Locate all lines with the word "from". Copy them.
*** Data excerpt ***
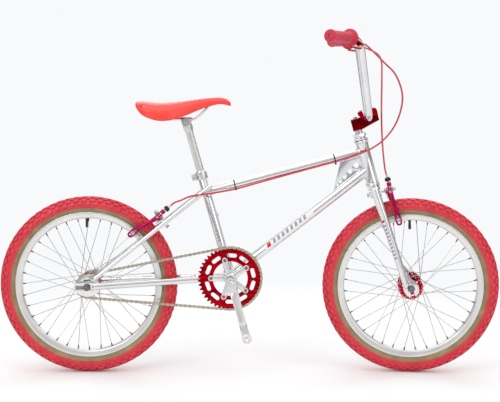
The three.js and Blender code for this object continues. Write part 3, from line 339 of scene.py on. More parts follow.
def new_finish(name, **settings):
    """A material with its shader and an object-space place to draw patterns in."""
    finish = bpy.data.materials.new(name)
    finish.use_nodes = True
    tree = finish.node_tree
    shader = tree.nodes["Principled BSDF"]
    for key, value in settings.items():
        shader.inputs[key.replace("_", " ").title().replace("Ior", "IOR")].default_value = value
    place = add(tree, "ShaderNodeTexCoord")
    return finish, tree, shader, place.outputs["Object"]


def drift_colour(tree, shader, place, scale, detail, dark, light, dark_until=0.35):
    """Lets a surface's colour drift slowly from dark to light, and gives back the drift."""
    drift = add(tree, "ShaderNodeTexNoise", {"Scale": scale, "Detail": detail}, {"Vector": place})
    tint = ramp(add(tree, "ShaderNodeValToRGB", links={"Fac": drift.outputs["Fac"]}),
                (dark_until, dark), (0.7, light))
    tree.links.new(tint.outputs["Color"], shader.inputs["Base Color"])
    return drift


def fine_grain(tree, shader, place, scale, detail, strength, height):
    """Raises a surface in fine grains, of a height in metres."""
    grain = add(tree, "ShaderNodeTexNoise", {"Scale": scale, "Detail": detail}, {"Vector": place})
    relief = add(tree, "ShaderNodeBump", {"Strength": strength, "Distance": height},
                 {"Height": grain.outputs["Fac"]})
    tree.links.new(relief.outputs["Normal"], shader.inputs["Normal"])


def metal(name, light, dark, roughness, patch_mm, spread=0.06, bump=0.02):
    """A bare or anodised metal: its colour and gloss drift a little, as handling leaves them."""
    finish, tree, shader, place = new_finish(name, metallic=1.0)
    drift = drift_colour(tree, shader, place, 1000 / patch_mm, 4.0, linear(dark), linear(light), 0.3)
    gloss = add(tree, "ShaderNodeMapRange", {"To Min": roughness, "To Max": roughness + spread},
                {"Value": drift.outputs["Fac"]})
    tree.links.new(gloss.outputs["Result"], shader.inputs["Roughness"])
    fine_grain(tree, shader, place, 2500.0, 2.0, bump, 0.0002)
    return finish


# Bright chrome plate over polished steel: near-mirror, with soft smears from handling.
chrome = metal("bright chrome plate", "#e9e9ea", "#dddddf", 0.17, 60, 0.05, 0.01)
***
Answer to this problem:
The three.js and Blender code for this object continues. Write part 3, from line 339 of scene.py on. More parts follow.
    """Lets a surface's colour drift slowly from dark to light, and gives back the drift."""
# Bright chrome plate over polished steel: near-mirror, with soft smears from handling.